Surely there is work involved in understanding these cards, but in getting to know them we may deepen the intuitive, and strengthen any readings we do with them, simply by observing what is truly hidden from the eye. These are playful, beautiful cards whose meanings are, like Eastern religion and philosophy, accessible but not assertive. Asian religions such as Buddhism and Taoism require steady practice, quiet observation, and awareness. These efforts bring slow and gradual spiritual development. And so too it is with these cards, I sense. I don't know if this element was intentional on the artist's part, but it is unique and impressive. The Feng Shui Tarot
is too beautiful and special to pass up simply because it does not easily translate from the traditional. If you get this deck, don't think Pentacle or Sword. Think Green Dragon, White Tiger!

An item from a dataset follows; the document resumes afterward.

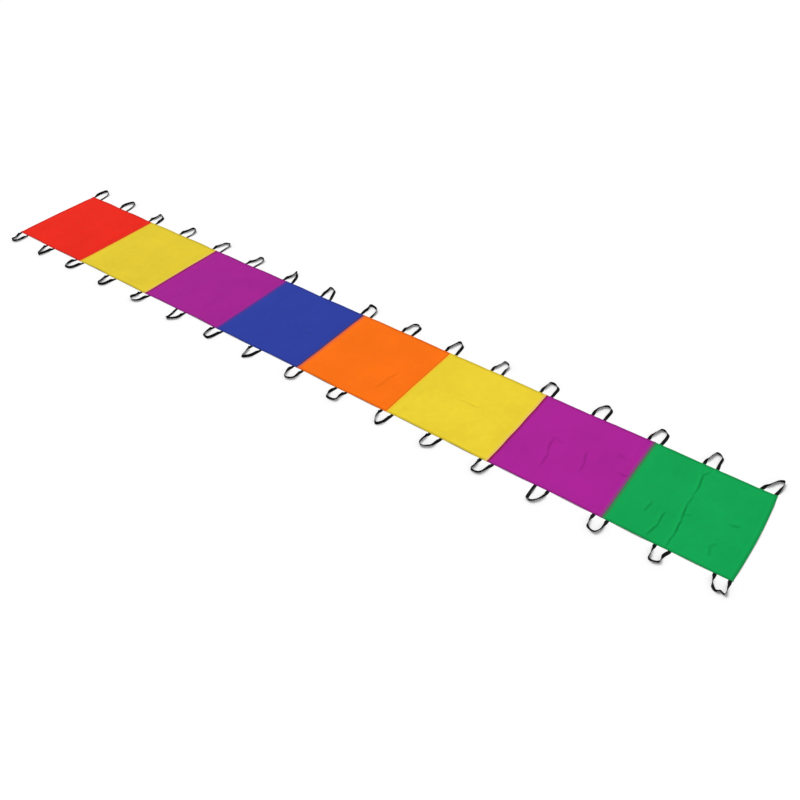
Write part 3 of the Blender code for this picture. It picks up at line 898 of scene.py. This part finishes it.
def cloth_material(name, colour):
    """Thin woven nylon: a fine plain weave, puckers along the sewing and a soft sheen. Its colour holds painted
    shade in the creases' lee, along the hem line and at the edges, painted light towards the green end, and
    painted highlight and shade along the seams.
    """
    t = Tree(name)
    rest = t.attribute("rest")
    x, y, _ = t.separate(rest)
    to_hem = t.math("SUBTRACT", HALF_WIDTH, t.math("ABSOLUTE", y))
    to_end = t.math("SUBTRACT", HALF_LENGTH, t.math("ABSOLUTE", x))
    to_edge = t.math("MINIMUM", to_hem, to_end)
    to_seam = t.math("PINGPONG", x, PANEL / 2)
    large = t.noise(rest, 2.6, 3.0, 0.55)
    small = t.noise(rest, 19.0, 3.0, 0.6)
    fine = t.noise(rest, 420.0, 2.0, 0.6)
    tone = t.spread(t.math("ADD", large, t.math("MULTIPLY", small, 0.5)), 0.45, 1.05, 0.935, 1.065)
    # Painted light: the cloth is painted up to 8.5 % brighter towards the green end
    tone = t.math("MULTIPLY", tone, t.spread(x, 0.5, 1.3, 1.0, 1.085, "SMOOTHSTEP"))
    slub = t.noise(t.stretched(rest, 900.0, 14.0, 1.0), 1.0, 1.0)
    tone = t.math("MULTIPLY", tone, t.spread(slub, 0.3, 0.7, 0.985, 1.015))
    # Painted shade along the hem's inner edge and towards the cloth's outer edges
    to_hem_line = t.math("ABSOLUTE", t.math("SUBTRACT", to_edge, HEM))
    painted_groove_shade = t.spread(to_hem_line, 0.0, 0.004, 0.90, 1.0, "SMOOTHSTEP")
    painted_rim_shade = t.spread(to_edge, 0.006, 0.024, 0.74, 1.0, "SMOOTHSTEP")
    tone = t.math("MULTIPLY", tone, t.math("MULTIPLY", painted_groove_shade, painted_rim_shade))
    # Painted shade in the creases' lee, up to a quarter darker
    tone = t.math("MULTIPLY", tone, t.spread(t.attribute("crease_shade", "Fac"), 0.0, 1.0, 1.0, 0.76))
    base = t.mix("MULTIPLY", 1.0, (*colour, 1.0), t.grey(tone))
    # Painted highlight and shade along the seams, mixed with the other panel's colour
    share = t.math("MULTIPLY", t.attribute("seam_light_shade_share", "Fac"), t.spread(small, 0.3, 0.7, 0.75, 1.0))
    t.surface("Base Color", t.mix("MIX", share, base, t.attribute("seam_light_shade_colour")))
    t.surface("Roughness", t.spread(small, 0.3, 0.7, 0.66, 0.80))
    t.surface("Sheen Weight", 0.03)
    t.surface("Sheen Roughness", 0.5)
    t.surface("Sheen Tint", (*colour, 1.0))
    t.surface("Specular IOR Level", 0.05)
    weave = t.math("MULTIPLY", t.wave(x, WEAVE_PITCH), t.wave(y, WEAVE_PITCH))
    weave = t.math("ADD", weave, t.math("MULTIPLY", fine, 0.6))
    pucker = t.noise(t.stretched(rest, 60.0, 60.0, 1.0), 1.0, 2.0, 0.6)
    sewn = t.spread(t.math("MINIMUM", to_edge, to_seam), 0.004, 0.045, 1.0, 0.08, "SMOOTHSTEP")
    crumple = t.noise(rest, 11.0, 4.0, 0.62)
    normal = t.bump(crumple, 0.010, 0.35)
    normal = t.bump(t.math("MULTIPLY", pucker, sewn), 0.0025, 0.6, normal)
    normal = t.bump(weave, 0.00012, 0.5, normal)
    t.surface("Normal", normal)
    return t.material


def webbing_material(name):
    """Black woven webbing: slanting ribs in a herringbone, firm edges and a dusty sheen."""
    t = Tree(name)
    rest = t.attribute("rest")
    run, across, _ = t.separate(rest)
    folded = t.math("MULTIPLY", t.math("PINGPONG", across, RIB_BAND), math.tau / RIB_SLANT_PITCH)
    slant = t.math("ADD", t.math("MULTIPLY", run, math.tau / RIB_PITCH), folded)
    ribs = t.math("ABSOLUTE", t.math("SINE", slant))
    ends = t.math("ABSOLUTE", t.wave(across, WARP_PITCH))
    weave = t.math("ADD", ribs, t.math("MULTIPLY", ends, 0.4))
    fuzz = t.noise(t.stretched(rest, 900.0, 260.0, 260.0), 1.0, 3.0, 0.7)
    patch = t.noise(rest, 45.0, 2.0)
    light = t.math("MULTIPLY", t.spread(weave, 0.1, 1.3, 0.55, 1.5), t.spread(patch, 0.3, 0.7, 0.85, 1.2))
    edge = t.spread(t.math("ABSOLUTE", across), 0.0107, 0.0123, 1.0, 1.5, "SMOOTHSTEP")
    light = t.math("MULTIPLY", light, t.math("MULTIPLY", edge, t.spread(fuzz, 0.3, 0.75, 0.8, 1.4)))
    t.surface("Base Color", t.mix("MULTIPLY", 1.0, (*WEBBING_COLOUR, 1.0), t.grey(light)))
    t.surface("Roughness", t.spread(fuzz, 0.3, 0.7, 0.68, 0.88))
    t.surface("Specular IOR Level", 0.08)
    normal = t.bump(fuzz, 0.0004, 0.4)
    t.surface("Normal", t.bump(weave, 0.0005, 0.8, normal))
    return t.material


def thread_material(name, colour):
    """Twisted polyester thread, a little duller than its cloth."""
    t = Tree(name)
    rest = t.attribute("rest")
    duller = tuple(0.85 * c + 0.02 for c in colour)
    shade = t.spread(t.noise(rest, 300.0, 2.0), 0.3, 0.7, 0.8, 1.12)
    t.surface("Base Color", t.mix("MULTIPLY", 1.0, (*duller, 1.0), t.grey(shade)))
    twist = t.wave(t.math("ADD", *t.separate(rest)[:2]), TWIST_PITCH)
    t.surface("Roughness", t.spread(twist, -1.0, 1.0, 0.42, 0.6))
    t.surface("Normal", t.bump(twist, 0.0001, 0.5))
    return t.material


def floor_material():
    """A plain matt paper floor with a barely visible grain."""
    t = Tree("studio_floor")
    place = t.add("ShaderNodeNewGeometry").outputs["Position"]
    shade = t.spread(t.noise(place, 1.3, 2.0), 0.3, 0.7, 0.880, 0.892)
    t.surface("Base Color", t.grey(shade))
    t.surface("Roughness", t.spread(t.noise(place, 7.0), 0.3, 0.7, 0.88, 0.95))
    t.surface("Specular IOR Level", 0.05)
    return t.material


# Floor, light and camera

ROOM_STRENGTH = 0.55
LAMP_STRENGTH = 2.25
LAMP_ANGLE = math.radians(34)
LAMP_FROM = (-0.53, 0.22, 0.82)
FLOOR_REACH = 400.0
FLOOR_STATIONS = 13
CAMERA_PLACE = (3.8246, -4.3832, 4.4001)
# Angles in radians: down from level, round from +X towards +Y, and the tilt of the picture
CAMERA_PITCH, CAMERA_YAW, CAMERA_ROLL = 0.7178357, 2.1886595, -0.0106123
CAMERA_LENS = 38.831
CAMERA_SENSOR = 36.0
CAMERA_REACH = 200.0


def make_floor():
    """A large plain floor, not part of the object."""
    steps = np.linspace(-FLOOR_REACH, FLOOR_REACH, FLOOR_STATIONS)
    points = np.stack(np.broadcast_arrays(steps[:, None], steps[None, :], 0.0), axis=-1).reshape(-1, 3)
    faces = grid_faces(FLOOR_STATIONS, FLOOR_STATIONS)
    floor = new_object("studio_floor", points, faces, points, [floor_material()])
    return floor


def make_light():
    """An even room whose backdrop is white, and one soft lamp high up beyond the red end."""
    world = bpy.data.worlds.new("studio")
    world.use_nodes = True
    nodes, links = world.node_tree.nodes, world.node_tree.links
    nodes["Background"].inputs[0].default_value = (1.0, 1.0, 1.0, 1.0)
    seen = nodes.new("ShaderNodeMath")
    seen.operation = "MAXIMUM"
    seen.inputs[1].default_value = ROOM_STRENGTH
    links.new(nodes.new("ShaderNodeLightPath").outputs["Is Camera Ray"], seen.inputs[0])
    links.new(seen.outputs[0], nodes["Background"].inputs[1])
    bpy.context.scene.world = world
    lamp = bpy.data.lights.new("soft_lamp", "SUN")
    lamp.energy = LAMP_STRENGTH
    lamp.angle = LAMP_ANGLE
    lamp_object = bpy.data.objects.new("soft_lamp", lamp)
    lamp_object.rotation_mode = "QUATERNION"
    lamp_object.rotation_quaternion = Vector(LAMP_FROM).to_track_quat("Z", "Y")
    bpy.context.scene.collection.objects.link(lamp_object)


def make_camera():
    """The camera at the photograph's place and angle."""
    pitch, yaw, roll = CAMERA_PITCH, CAMERA_YAW, CAMERA_ROLL
    ahead = Vector((math.cos(pitch) * math.cos(yaw), math.cos(pitch) * math.sin(yaw), -math.sin(pitch)))
    level = Vector((math.sin(yaw), -math.cos(yaw), 0.0))
    down = ahead.cross(level)
    right = math.cos(roll) * level + math.sin(roll) * down
    low = -math.sin(roll) * level + math.cos(roll) * down
    data = bpy.data.cameras.new("camera")
    data.sensor_width = CAMERA_SENSOR
    data.lens = CAMERA_LENS
    data.clip_end = CAMERA_REACH
    camera = bpy.data.objects.new("camera", data)
    turn = Matrix((right, -low, -ahead)).transposed().to_4x4()
    camera.matrix_world = Matrix.Translation(CAMERA_PLACE) @ turn
    bpy.context.scene.collection.objects.link(camera)
    bpy.context.scene.camera = camera


# Putting it together


def make_panels(cloths, threads, sewn, sewn_x):
    """The panels' sheets and, for each panel, its sewing."""
    at_seam = np.abs(flap_place(sewn_x)) < SEAM_HALF
    panels, sewing = {}, {}
    for number, name in enumerate(PANEL_NAMES, 1):
        panel = panel_sheet(number, cloths[tint_of(number)])
        panel.name = f"{name}_sheet"
        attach(panel, f"panel_{number}")
        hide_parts(name)
        panels[number] = panel
        own = ~at_seam & (sewn_x > seam_x(number - 1)) & (sewn_x <= seam_x(number))
        tint = tint_of(number)
        thread = thread_object(f"stitching_{number}_{tint}", sewn[own], threads[tint])
        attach(thread, f"panel_{number}")
        sewing[number] = [thread]
    return panels, sewing


def make_seams(cloths, threads, sewn, sewn_x, sewing):
    """The seams and their stitches, listed with the sewing of the panel on their green side."""
    at_seam = np.abs(flap_place(sewn_x)) < SEAM_HALF
    for number, side in enumerate(FLAP_SIDES, 1):
        flap = number if side < 0 else number + 1
        strip = seam_strip(number, cloths)
        own = sewn[at_seam & (nearest_seam(sewn_x) == number)]
        thread = thread_object(f"seam_stitching_{number}_{number + 1}", own, threads[tint_of(flap)])
        for piece in (strip, thread):
            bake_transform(piece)
            sewing[number + 1].append(piece)


def make_loops(webbing):
    """The webbing loops, in place of the CAD model's handles, which are hidden."""
    for edge, side, loops in EDGES:
        for index, (offset, turns, shape) in enumerate(loops):
            node = f"handle_{edge}_{index + 1:02d}"
            centre = loop_centre(index, offset)
            loop = webbing_loop(f"{node}_webbing", shape, turns, centre, side, webbing)
            if index % 2 == 1 or index in (0, 2 * PANELS):
                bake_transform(loop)
            else:
                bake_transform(loop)
            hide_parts(node)


def build():
    """The whole scene: stage, cloth, sewing and loops."""
    scene = bpy.context.scene
    scene.view_settings.view_transform = "Standard"
    scene.view_settings.look = "None"
    floor = make_floor()
    make_light()
    make_camera()
    cloths = {tint: cloth_material(f"cloth_{tint}", colour) for tint, colour in CLOTH_COLOURS.items()}
    threads = {tint: thread_material(f"thread_{tint}", colour) for tint, colour in CLOTH_COLOURS.items()}
    webbing = webbing_material("webbing_black")

    sewn, sewn_x = all_stitches()
    panels, sewing = make_panels(cloths, threads, sewn, sewn_x)
    make_seams(cloths, threads, sewn, sewn_x, sewing)
    make_loops(webbing)


build()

Keep your mind out of constant comparisons and enjoy them. I love my set: the equal presence of people and animals, the natural elements. I love the images of the Major Arcana - the rising steam of the High Priestess' pot, the meditating monk in his red robe (The Hierophant), the old man doing Tai Chi in the card of Strength, the Hermit's paper lantern, the Yin Yang showing the balance of Temperance, and the looming watercolor cloud casting a growing shadow over bright land in the Tower.
Tarot is, above all, a tool of learning and self-development. Through the Feng Shui Tarot
we learn a new language with which to hear our internal wisdom. Embrace it, and you may ultimately find greater understanding.